§ **Stated task**
Output, word for word, every line from the start of the listing down to and including the line that contains "return n.outputs[0]"; include nothing else.

** Start **

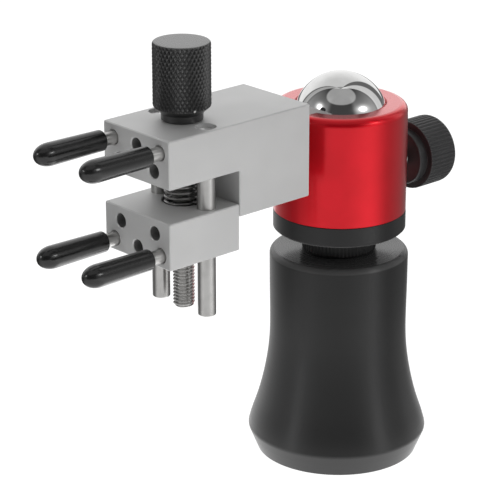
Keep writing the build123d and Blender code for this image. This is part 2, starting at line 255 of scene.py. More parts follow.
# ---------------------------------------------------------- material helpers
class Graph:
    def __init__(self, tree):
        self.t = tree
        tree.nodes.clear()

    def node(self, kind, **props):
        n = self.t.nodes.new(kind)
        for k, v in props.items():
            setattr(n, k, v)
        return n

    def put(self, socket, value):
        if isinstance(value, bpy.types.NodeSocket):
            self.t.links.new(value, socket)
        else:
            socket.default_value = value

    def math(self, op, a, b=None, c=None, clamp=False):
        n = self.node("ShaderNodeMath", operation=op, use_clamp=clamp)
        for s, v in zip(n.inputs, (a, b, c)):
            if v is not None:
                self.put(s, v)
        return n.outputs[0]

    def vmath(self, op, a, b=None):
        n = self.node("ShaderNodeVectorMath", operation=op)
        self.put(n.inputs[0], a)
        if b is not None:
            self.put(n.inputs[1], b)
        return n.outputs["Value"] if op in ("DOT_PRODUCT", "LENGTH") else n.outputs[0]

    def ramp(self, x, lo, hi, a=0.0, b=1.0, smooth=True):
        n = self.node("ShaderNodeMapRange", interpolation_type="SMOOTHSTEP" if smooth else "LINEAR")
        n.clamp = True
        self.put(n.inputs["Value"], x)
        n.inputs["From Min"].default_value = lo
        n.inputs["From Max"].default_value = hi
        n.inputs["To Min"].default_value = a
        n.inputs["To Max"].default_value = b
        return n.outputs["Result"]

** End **

§ **The response**
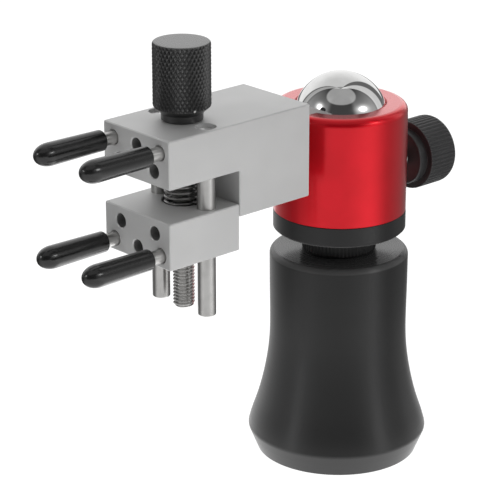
Keep writing the build123d and Blender code for this image. This is part 2, starting at line 255 of scene.py. More parts follow.
# ---------------------------------------------------------- material helpers
class Graph:
    def __init__(self, tree):
        self.t = tree
        tree.nodes.clear()

    def node(self, kind, **props):
        n = self.t.nodes.new(kind)
        for k, v in props.items():
            setattr(n, k, v)
        return n

    def put(self, socket, value):
        if isinstance(value, bpy.types.NodeSocket):
            self.t.links.new(value, socket)
        else:
            socket.default_value = value

    def math(self, op, a, b=None, c=None, clamp=False):
        n = self.node("ShaderNodeMath", operation=op, use_clamp=clamp)
        for s, v in zip(n.inputs, (a, b, c)):
            if v is not None:
                self.put(s, v)
        return n.outputs[0]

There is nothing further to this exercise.